One pair of young men came in with the idea of setting up their own video production company, the butcher told them to go to college, the builder told them to get a job and learn first.
I took them to one side and showed them how to apply for a Regional Development Grant of £6000 and an Enterprise Initiative Scheme grant of £3000 and off they went into business.
...By 1986 I actually had served a 4 1/2 year apprenticeship as an ENG/EFP Cameraman, plus the extra 18 months to gain 'Journeyman' status, and another year on top of that. I was told much of the wondrous grants that were supposedly available to me, especially since I hailed originally from a 'deprived area (Glasgow's infamous Red Road) - to which I'd returned 'after London' - to set up my own business...
And I was under 25.
With that experience and a not inconsiderable savings, it was my plan to set up on my own as a corporate video producer.

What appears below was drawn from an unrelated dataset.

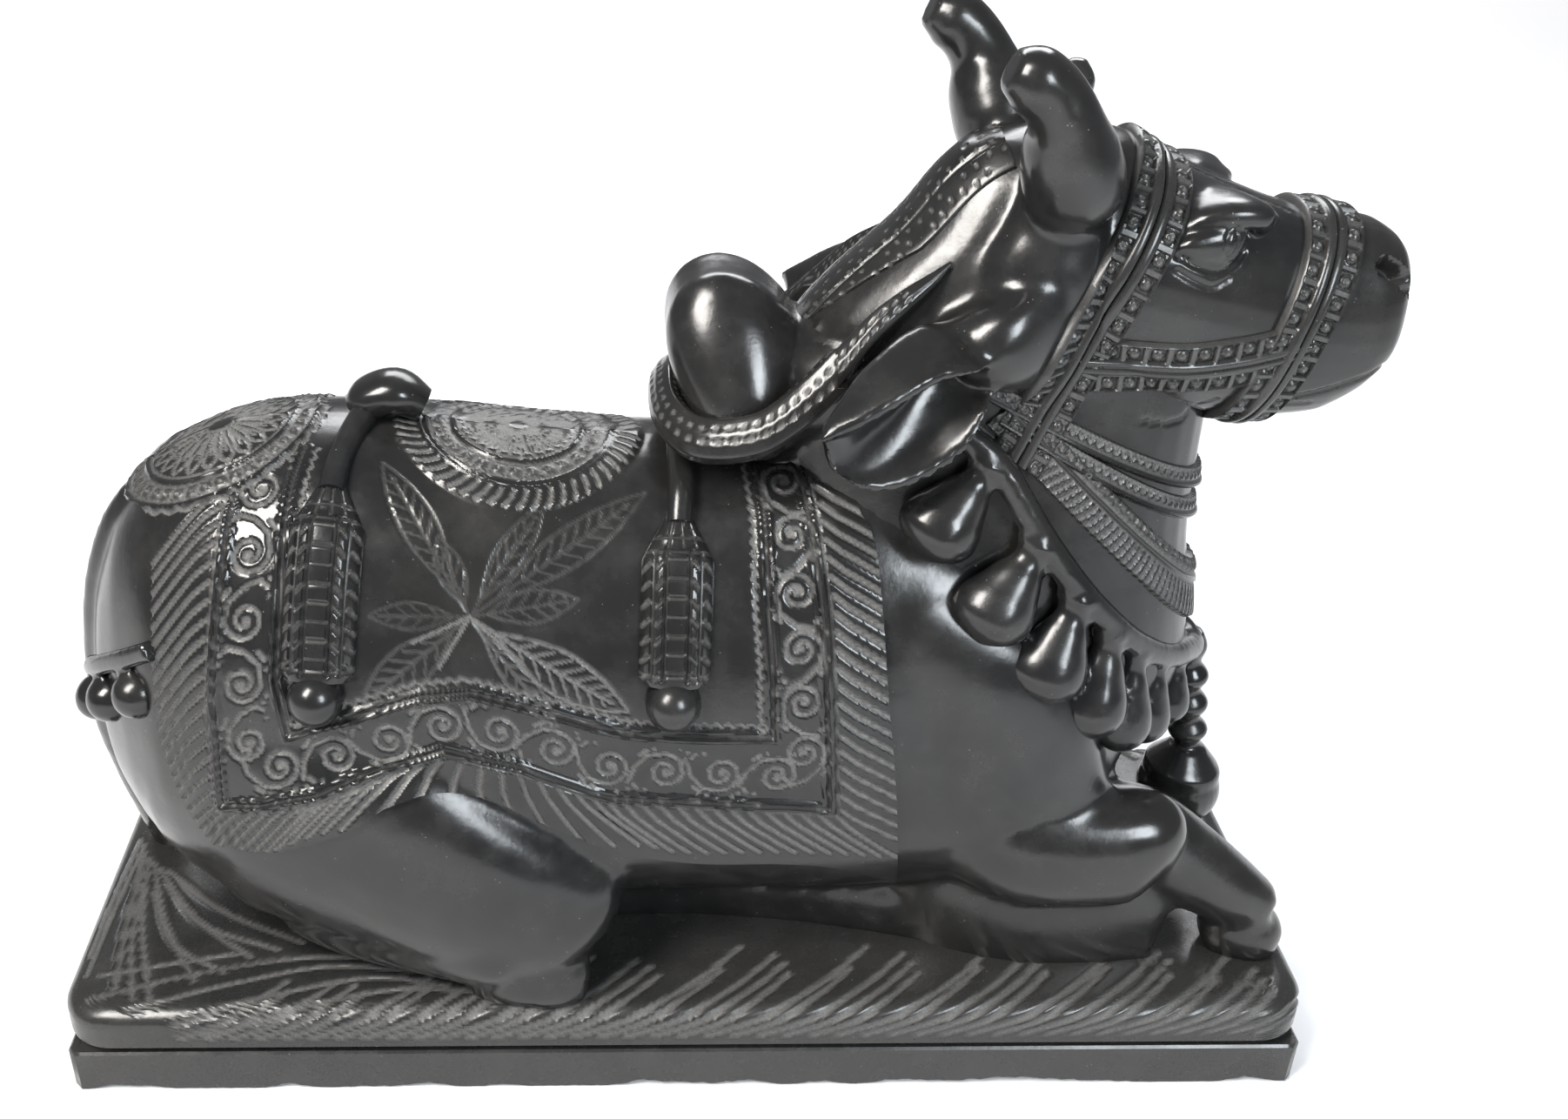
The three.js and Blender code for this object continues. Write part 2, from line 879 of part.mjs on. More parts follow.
function slab(length, width, corner, low, high, round) {
  const outline = new THREE.Shape();
  const x = length / 2 - round;
  const y = width / 2 - round;
  const r = corner - round;
  outline.moveTo(-x + r, -y);
  outline.lineTo(x - r, -y);
  outline.absarc(x - r, -y + r, r, -Math.PI / 2, 0);
  outline.absarc(x - r, y - r, r, 0, Math.PI / 2);
  outline.absarc(-x + r, y - r, r, Math.PI / 2, Math.PI);
  outline.absarc(-x + r, -y + r, r, Math.PI, 1.5 * Math.PI);
  const block = new THREE.ExtrudeGeometry(outline, {
    depth: high - low - 2 * round,
    bevelEnabled: round > 0,
    bevelThickness: round,
    bevelSize: round,
    bevelSegments: round > 1 ? 2 : 1,
    curveSegments: 3,
  });
  block.translate(0, 0, low + round);
  return solidOf(block);
}

function plinth() {
  const upperLow = lowerSlabHeight + grooveHeight;
  const lowerLength = plinthLength - 2 * lowerSlabInset;
  const lowerWidth = plinthWidth - 2 * lowerSlabInset;
  const inGroove = 2 * grooveDepth;
  return joined([
    slab(lowerLength, lowerWidth, plinthCorner, 0, lowerSlabHeight, 1),
    slab(
      lowerLength - inGroove,
      lowerWidth - inGroove,
      plinthCorner,
      lowerSlabHeight / 2,
      upperLow + upperSlabHeight / 2,
      0,
    ),
    slab(
      plinthLength,
      plinthWidth,
      plinthCorner,
      upperLow,
      plinthHeight,
      upperSlabRound,
    ),
  ]);
}

// The whole bull, standing on the plinth

function figure() {
  const forms = [flesh(0), tail(), ...bed(), ...foreLeg(), ...foldedForeLeg()];
  for (const side of [RIGHT, LEFT])
    forms.push(horn(side), ear(side), hindShank(side), hindHoof(side));
  forms.push(saddleCloth(), leafSpray(), tassels(), collar(), crestBand(), halter());
  forms.push(necklaces(), bellRope(), pendant(), tailStrap(), face());
  return joined(forms).subtract(nostrils());
}

function bull() {
  const placed = figure()
    .scale([share, share, share])
    .translate([0, 0, plinthHeight]);
  const below = new THREE.BoxGeometry(3 * plinthLength, 3 * plinthWidth, plinthHeight);
  below.translate(0, 0, plinthHeight / 2 - sunk);
  return placed.subtract(solidOf(below)).add(plinth());
}

function geometryOf(solid) {
  const mesh = solid.getMesh();
  const geometry = new THREE.BufferGeometry();
  geometry.setAttribute(
    "position",
    new THREE.BufferAttribute(mesh.vertProperties, 3),
  );
  geometry.setIndex(new THREE.BufferAttribute(mesh.triVerts, 1));
  geometry.computeVertexNormals();
  return geometry;
}

const blackStone = new THREE.MeshStandardMaterial({
  color: 0x2b2b2c,
  roughness: 0.35,
  metalness: 0,
});

const nandi = new THREE.Mesh(geometryOf(bull()), blackStone);
nandi.name = "nandi_bull";
const group = new THREE.Group();
group.add(nandi);
export default group;
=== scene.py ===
# %% [markdown]
# # A Nandi bull in black stone
#
# Nandi is the humped bull that lies facing the shrine in many Indian temples. This one is carved with its
# two-step plinth from one block. The hide is rubbed to a dark polish, and everything that the chisel cut
# afterwards, such as scrolls, fringes and beads, stays paler and rough.
#
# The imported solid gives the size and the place. It is faceted, so the stone is modelled again, finer.

import math

import bmesh
import bpy
import numpy as np
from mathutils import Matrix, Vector
from mathutils.bvhtree import BVHTree
from mathutils.kdtree import KDTree


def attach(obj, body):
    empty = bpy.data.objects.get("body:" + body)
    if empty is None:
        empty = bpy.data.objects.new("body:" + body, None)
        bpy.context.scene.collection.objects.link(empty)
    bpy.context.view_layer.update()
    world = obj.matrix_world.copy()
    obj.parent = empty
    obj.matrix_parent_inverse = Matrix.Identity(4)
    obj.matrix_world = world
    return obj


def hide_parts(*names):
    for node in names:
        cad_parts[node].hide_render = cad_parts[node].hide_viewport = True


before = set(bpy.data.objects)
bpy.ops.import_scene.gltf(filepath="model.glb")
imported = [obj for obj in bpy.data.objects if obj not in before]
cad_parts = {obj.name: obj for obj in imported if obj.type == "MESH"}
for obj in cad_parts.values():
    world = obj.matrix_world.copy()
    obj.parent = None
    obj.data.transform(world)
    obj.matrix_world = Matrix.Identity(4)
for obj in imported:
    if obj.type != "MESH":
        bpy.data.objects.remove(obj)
for name in ("Cube", "Light", "Camera"):  # what Blender puts in a new file
    if name in bpy.data.objects:
        bpy.data.objects.remove(bpy.data.objects[name])
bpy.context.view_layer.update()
MM = 0.001
STONE_NODE = "nandi_bull"
PLINTH_TOP = 52.0  # mm above the floor: every table below measures heights from here
RIGHT, LEFT = 1, -1  # the tables draw the right side, at -Y; LEFT turns them over

# %% [markdown]
# ## The camera
#
# The photograph looks down at the bull's right side from a little behind its middle. A lens is described
# by its focal length for a given sensor width. The picture's vanishing point lies left of its middle, and
# a camera shift gives that without turning the camera, so upright lines keep their lean.

# %% Camera at the photograph's place
PHOTO_WIDTH = 1802
VIEW_AXIS_PIXEL = 731  # where the lens looks straight ahead, in the photograph's pixels
eye = bpy.data.objects.new("eye", bpy.data.cameras.new("eye"))
bpy.context.collection.objects.link(eye)
eye.location = (-0.0298, -0.691, 0.644)
eye.rotation_euler = (math.radians(60), 0, math.radians(-0.5))
eye.data.sensor_width = 36
eye.data.lens = 37.54
eye.data.shift_x = (PHOTO_WIDTH / 2 - VIEW_AXIS_PIXEL) / PHOTO_WIDTH
bpy.context.scene.camera = eye
print("camera", [round(v, 3) for v in eye.location], "shift", round(eye.data.shift_x, 3))

# %% [markdown]
# ## Floor and light
#
# Polished stone is seen by what it reflects. Large soft lights give long calm highlights on the hump and
# the horns, and a pale floor and a pale sky fill the shadows. Small lamps would only make glints.

# %% Floor, sky and soft lights
def soft_light(name, place, aim, width, depth, watts, tint):
    lamp = bpy.data.objects.new(name, bpy.data.lights.new(name, "AREA"))
    bpy.context.collection.objects.link(lamp)
    lamp.location = place
    lamp.rotation_euler = (Vector(aim) - Vector(place)).to_track_quat("-Z", "Y").to_euler()
    lamp.data.shape, lamp.data.size, lamp.data.size_y = "RECTANGLE", width, depth
    lamp.data.energy, lamp.data.color = watts, tint


bpy.ops.object.select_all(action="DESELECT")
bpy.ops.mesh.primitive_plane_add(size=8)
floor = bpy.context.object
floor.name = "floor"
floor_paint = bpy.data.materials.new("floor_paint")
floor_paint.use_nodes = True
floor_paint.node_tree.nodes["Principled BSDF"].inputs["Base Color"].default_value = (0.86, 0.86, 0.87, 1)
floor_paint.node_tree.nodes["Principled BSDF"].inputs["Roughness"].default_value = 0.9
floor.data.materials.append(floor_paint)
soft_light("window", (-0.85, -0.8, 1.5), (-0.05, 0, 0.25), 0.5, 0.9, 40, (1, 0.965, 0.92))
soft_light("side_window", (0.75, -1.15, 0.95), (0.05, 0, 0.25), 0.4, 0.6, 15, (0.88, 0.95, 1))
soft_light("back", (0.2, 1.5, 1.5), (0, 0, 0.2), 1.6, 0.7, 30, (0.97, 0.985, 1))
soft_light("far_floor", (0, 3.6, 2.6), (0, 3.6, 0), 5, 2.4, 150, (1, 1, 1))
bpy.data.objects["far_floor"].visible_glossy = False  # the stone doesn't mirror it
sky = bpy.data.worlds.new("sky")
bpy.context.scene.world = sky
sky.use_nodes = True
sky.node_tree.nodes["Background"].inputs["Color"].default_value = (0.93, 0.95, 1, 1)
sky.node_tree.nodes["Background"].inputs["Strength"].default_value = 0.22
bpy.context.scene.view_settings.view_transform = "Standard"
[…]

In the waiting room at the interview (in the middle of a freezing March) for the Prince's Trust there was this wee Windsoresque blonde with her skirt half way up her @*** and her not inconsiderable 'Erthas' out on display; the daughter of one of the cleaners at the University I'd started out at. She wanted £2500 for a car so she could set up as a 'mobile hairdressing' business. - This despite the fact she had absolutely no professional background or training and her experience of hairdressing was 'cutting her pals' hair' (this I know from her mother). She got the money! - And spent (what would then be about half-a-year's wages for a clerk) on a fortnight in Spain and an old banger. The hairdressing business never happened! It was never going to!
I was looking for £1500 to fund a vision mixer for the edit suite... I got hee-haw! - Despite having a carefully developed business plan, work lined up, being fully trained and qualified, experienced, and having £19K to invest. Apparently my plans were 'too vague'!
Another plot that was run by the then Scottish Development Agency was called the 'Better Business Scheme' - The SDA would put up a Grand to fund the planning phase of any project with a registered provider. And many a printer would print you up screeds of stuff for 99p! - Provided you 'paid' £1000 to have the layout designed and the plates made...
The trouble was becoming a 'registered provider'. I'd been going for about eighteen months then - and this 'scheme' was killing my business because the 'registered providers' were making people videos for £1001 and folk were effectively getting their programmes made for nothing. - When I phoned the SDA up and pointed this out to them, the woman on the other end laughed down the phone at me!
More recently my local council (West Lothian Council) used to run a 'business advice centre' - One late November I visited to ask whether they'd put some of my leaflets and cards in their racks. About 1000 of each were taken. As I walked out to my car a chap who had came out behind me tapped me on the shoulder - apparently, the moment my back was turned - the woman to whom I had given the material walked to a large bin at the back of their work area and simply dumped the whole lot!
...I've been in business 31 years now. And never had so much as a blind penny's worth of help or support from any of these so-called 'support agencies'. Quite the opposite; the little incidents I outline above are just minor examples of how obstructive they can be. It strikes me that they exist purely to keep certain well-connected 'types' "oot the way o' the buses" as we say in these parts.
Go and talk to them by all means... And if you can get something out of them all well and good. But take a good supply of salt with you! At the end of the day, in my experience, you're out there on your own and it's a case of sink or swim!